In many ways I find Lord John to be a more interesting character than Jamie or Claire. So I am delighted to have read this book, which features both John and Jamie, during a period that is not covered by any of the other books, and develops their relationship into one of friendship, rather than one of mistrust.

Of course, John is gay, and that is definitely one of the things I love about him. When I first read a Lord John book, I was shocked (in a good way) to find a gay character in a historical novel, when I expected, and usually would, find simpering girls ISO "true love" combined with a title and money. John is gay, without apology, but with an under layer of concern that if he was found out, things would not go well for him.

But the fact that he is gay is not what this story is about, except to the extent that he has to remember not to scare Jamie off, because he needs Jamie for this mission, and to the extent that Jamie has to live with his knowledge that John is very much attracted to him, but won't take advantage of it of it because of the sense of honor they share. Jamie's past experience with a gay man did not include that sense of honor, and Jamie was badly used.

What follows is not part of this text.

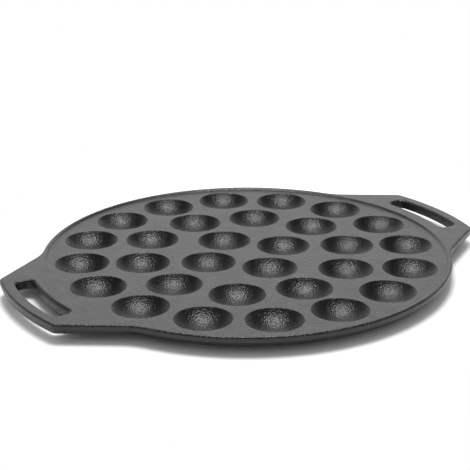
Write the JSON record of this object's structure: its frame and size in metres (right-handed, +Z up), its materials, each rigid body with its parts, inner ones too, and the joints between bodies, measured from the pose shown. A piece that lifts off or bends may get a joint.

Jamie is summoned to assist John in a mission that requires both Jamie's warrior skills and his knowledge of Gaelic. There is a trip to Ireland, a lot of doings in London, including a dual, and plenty of chances for Jamie to escape from his continued imprisonment (and otherwise behave badly), but Jamie chooses not to take advantage, because it would dishonor him. Jamie and John come to understand one another better, and develop a friendship that could not have occurred otherwise.

There is one love scene between John and a minor character, which is tastefully done, but if you object to this sort of thing, could easily be skipped over. I think Gabaldon must have added it in to remind us of who John was, and to further develop another plot line that was presented in an earlier book.

I enjoyed this book greatly, and an glad to have read it because it filled a hole in the development of John and Jamie's relationship and answered a question raised in one of the books set in America.